* BEGIN MATERIAL PROVIDED *
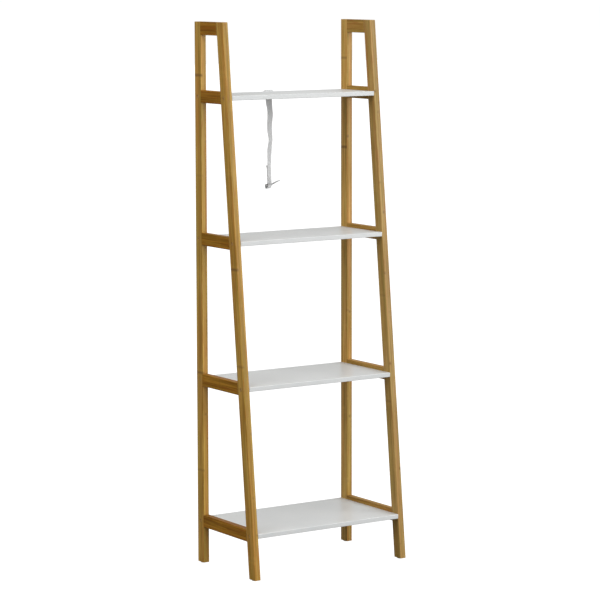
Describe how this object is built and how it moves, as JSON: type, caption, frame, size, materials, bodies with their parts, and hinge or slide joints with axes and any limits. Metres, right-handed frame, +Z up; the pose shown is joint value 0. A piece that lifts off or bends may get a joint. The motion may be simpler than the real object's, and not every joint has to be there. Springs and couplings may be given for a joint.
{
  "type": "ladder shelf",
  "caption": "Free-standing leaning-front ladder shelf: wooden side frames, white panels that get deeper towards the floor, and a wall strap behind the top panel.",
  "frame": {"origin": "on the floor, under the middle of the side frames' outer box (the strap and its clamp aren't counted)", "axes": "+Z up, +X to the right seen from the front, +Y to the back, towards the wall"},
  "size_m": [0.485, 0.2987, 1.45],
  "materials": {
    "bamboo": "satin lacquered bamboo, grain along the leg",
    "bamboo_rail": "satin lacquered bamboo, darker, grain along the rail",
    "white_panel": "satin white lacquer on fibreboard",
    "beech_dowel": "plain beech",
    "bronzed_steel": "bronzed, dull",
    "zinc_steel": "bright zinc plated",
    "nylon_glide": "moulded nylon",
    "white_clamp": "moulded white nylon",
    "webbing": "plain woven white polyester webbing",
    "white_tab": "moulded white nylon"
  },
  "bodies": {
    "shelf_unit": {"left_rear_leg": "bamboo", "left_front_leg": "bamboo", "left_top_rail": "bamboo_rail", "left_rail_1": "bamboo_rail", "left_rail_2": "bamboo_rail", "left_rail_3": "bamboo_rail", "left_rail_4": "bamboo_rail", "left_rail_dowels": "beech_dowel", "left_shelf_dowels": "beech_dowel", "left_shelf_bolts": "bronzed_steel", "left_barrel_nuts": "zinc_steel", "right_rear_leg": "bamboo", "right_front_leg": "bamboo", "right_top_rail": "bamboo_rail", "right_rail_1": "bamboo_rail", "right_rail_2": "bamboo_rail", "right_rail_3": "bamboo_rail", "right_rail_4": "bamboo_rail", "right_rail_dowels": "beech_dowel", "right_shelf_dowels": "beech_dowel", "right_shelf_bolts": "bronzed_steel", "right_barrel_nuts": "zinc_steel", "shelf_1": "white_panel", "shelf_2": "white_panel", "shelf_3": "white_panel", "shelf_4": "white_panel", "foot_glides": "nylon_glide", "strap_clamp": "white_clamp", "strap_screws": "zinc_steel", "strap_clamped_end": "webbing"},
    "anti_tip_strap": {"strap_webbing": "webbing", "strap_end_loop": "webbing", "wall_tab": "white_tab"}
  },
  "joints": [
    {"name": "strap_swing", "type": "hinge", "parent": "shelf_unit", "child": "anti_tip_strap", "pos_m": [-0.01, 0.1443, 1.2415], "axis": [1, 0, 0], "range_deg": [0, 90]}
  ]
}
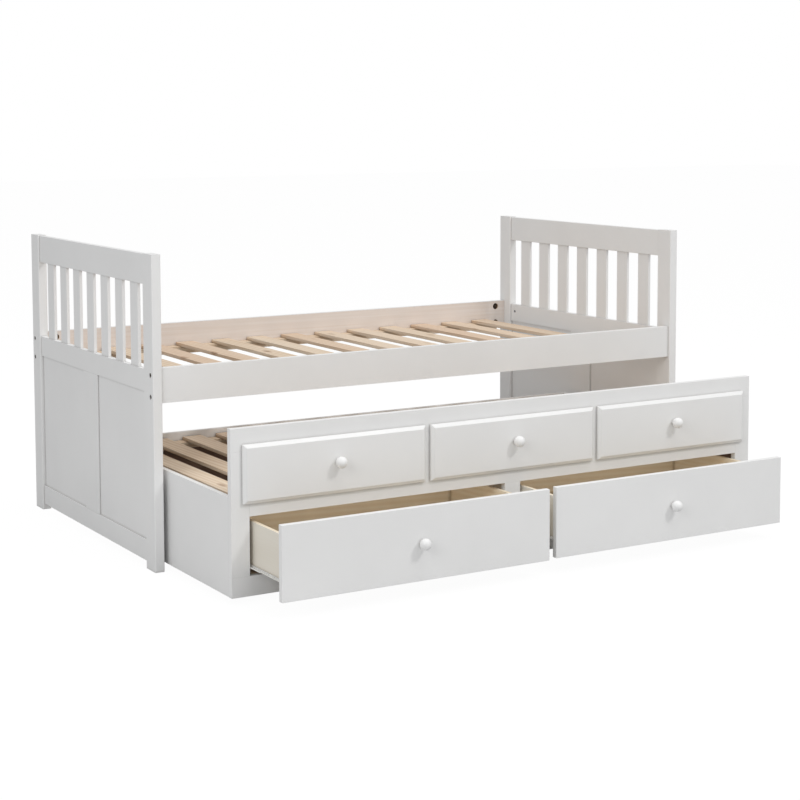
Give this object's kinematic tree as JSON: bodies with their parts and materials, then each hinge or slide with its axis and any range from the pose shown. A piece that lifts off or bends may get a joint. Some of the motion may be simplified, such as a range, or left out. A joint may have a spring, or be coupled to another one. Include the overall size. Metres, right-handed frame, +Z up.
* END MATERIAL PROVIDED *
**WORK REQUIRED**
Output the listing above word for word.

**RESULT FOR THIS EXERCISE**
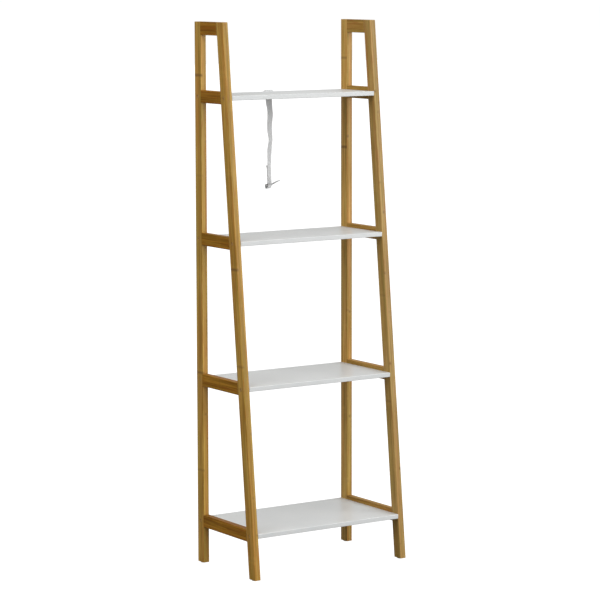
Describe how this object is built and how it moves, as JSON: type, caption, frame, size, materials, bodies with their parts, and hinge or slide joints with axes and any limits. Metres, right-handed frame, +Z up; the pose shown is joint value 0. A piece that lifts off or bends may get a joint. The motion may be simpler than the real object's, and not every joint has to be there. Springs and couplings may be given for a joint.
{
  "type": "ladder shelf",
  "caption": "Free-standing leaning-front ladder shelf: wooden side frames, white panels that get deeper towards the floor, and a wall strap behind the top panel.",
  "frame": {"origin": "on the floor, under the middle of the side frames' outer box (the strap and its clamp aren't counted)", "axes": "+Z up, +X to the right seen from the front, +Y to the back, towards the wall"},
  "size_m": [0.485, 0.2987, 1.45],
  "materials": {
    "bamboo": "satin lacquered bamboo, grain along the leg",
    "bamboo_rail": "satin lacquered bamboo, darker, grain along the rail",
    "white_panel": "satin white lacquer on fibreboard",
    "beech_dowel": "plain beech",
    "bronzed_steel": "bronzed, dull",
    "zinc_steel": "bright zinc plated",
    "nylon_glide": "moulded nylon",
    "white_clamp": "moulded white nylon",
    "webbing": "plain woven white polyester webbing",
    "white_tab": "moulded white nylon"
  },
  "bodies": {
    "shelf_unit": {"left_rear_leg": "bamboo", "left_front_leg": "bamboo", "left_top_rail": "bamboo_rail", "left_rail_1": "bamboo_rail", "left_rail_2": "bamboo_rail", "left_rail_3": "bamboo_rail", "left_rail_4": "bamboo_rail", "left_rail_dowels": "beech_dowel", "left_shelf_dowels": "beech_dowel", "left_shelf_bolts": "bronzed_steel", "left_barrel_nuts": "zinc_steel", "right_rear_leg": "bamboo", "right_front_leg": "bamboo", "right_top_rail": "bamboo_rail", "right_rail_1": "bamboo_rail", "right_rail_2": "bamboo_rail", "right_rail_3": "bamboo_rail", "right_rail_4": "bamboo_rail", "right_rail_dowels": "beech_dowel", "right_shelf_dowels": "beech_dowel", "right_shelf_bolts": "bronzed_steel", "right_barrel_nuts": "zinc_steel", "shelf_1": "white_panel", "shelf_2": "white_panel", "shelf_3": "white_panel", "shelf_4": "white_panel", "foot_glides": "nylon_glide", "strap_clamp": "white_clamp", "strap_screws": "zinc_steel", "strap_clamped_end": "webbing"},
    "anti_tip_strap": {"strap_webbing": "webbing", "strap_end_loop": "webbing", "wall_tab": "white_tab"}
  },
  "joints": [
    {"name": "strap_swing", "type": "hinge", "parent": "shelf_unit", "child": "anti_tip_strap", "pos_m": [-0.01, 0.1443, 1.2415], "axis": [1, 0, 0], "range_deg": [0, 90]}
  ]
}
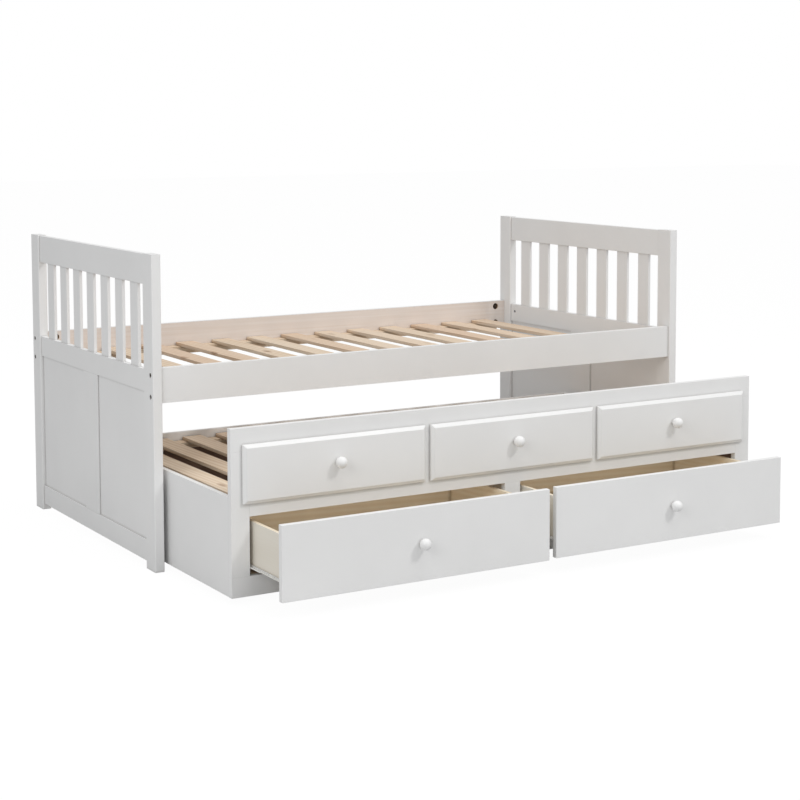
Give this object's kinematic tree as JSON: bodies with their parts and materials, then each hinge or slide with its axis and any range from the pose shown. A piece that lifts off or bends may get a joint. Some of the motion may be simplified, such as a range, or left out. A joint may have a spring, or be coupled to another one. Include the overall size. Metres, right-handed frame, +Z up.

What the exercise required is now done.